■ The request ■
Check each line for the word "joints" and report how many have it. Give nothing else.

Provided material start

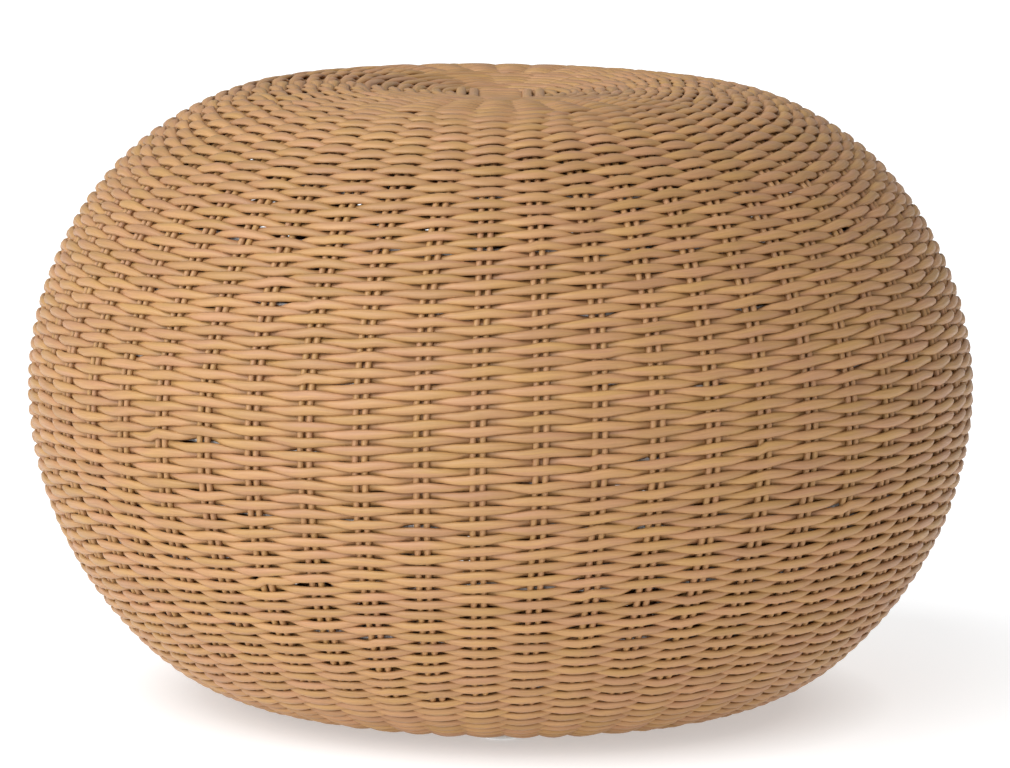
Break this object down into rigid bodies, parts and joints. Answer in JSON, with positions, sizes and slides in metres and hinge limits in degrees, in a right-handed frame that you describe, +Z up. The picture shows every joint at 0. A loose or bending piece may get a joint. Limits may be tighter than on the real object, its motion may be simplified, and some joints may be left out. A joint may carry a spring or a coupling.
{
  "type": "outdoor ottoman footstool",
  "caption": "Round woven wicker ottoman in honey tan, with an aluminium frame inside and low plastic glides.",
  "frame": {"origin": "on the floor, under the middle of the ottoman", "axes": "+Z up along the axis of the round body, front of the picture towards -Y"},
  "size_m": [0.6074, 0.6074, 0.3995],
  "materials": {
    "woven_wicker": "satin all-weather wicker strand",
    "frame_metal": "pale powder-coated bar",
    "glide_plastic": "milky translucent plastic",
    "screw_steel": "plain zinc-plated steel"
  },
  "bodies": {
    "root": {"weave_hub": "woven_wicker", "weave_crown": "woven_wicker", "weave_shoulder": "woven_wicker", "weave_side_upper": "woven_wicker", "weave_side_middle": "woven_wicker", "weave_side_lower": "woven_wicker", "weave_base_edge": "woven_wicker", "weave_base": "woven_wicker", "weave_base_hub": "woven_wicker", "frame_base_ring": "frame_metal", "frame_hoop_1": "frame_metal", "frame_hoop_2": "frame_metal", "frame_hoop_3": "frame_metal", "frame_hoop_4": "frame_metal", "frame_hoop_5": "frame_metal", "frame_hoop_6": "frame_metal", "frame_hoop_7": "frame_metal", "frame_hoop_8": "frame_metal", "frame_hoop_9": "frame_metal", "frame_hoop_10": "frame_metal", "frame_hoop_11": "frame_metal", "frame_hub_plate": "frame_metal", "frame_rib_1": "frame_metal", "frame_rib_2": "frame_metal", "frame_rib_3": "frame_metal", "frame_rib_4": "frame_metal", "frame_rib_5": "frame_metal", "frame_rib_6": "frame_metal", "frame_rib_7": "frame_metal", "frame_rib_8": "frame_metal", "glide_1": "glide_plastic", "glide_2": "glide_plastic", "glide_3": "glide_plastic", "glide_4": "glide_plastic", "glide_screw_1": "screw_steel", "glide_screw_2": "screw_steel", "glide_screw_3": "screw_steel", "glide_screw_4": "screw_steel"}
  },
  "joints": []
}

Provided material end

■ Solution ■
2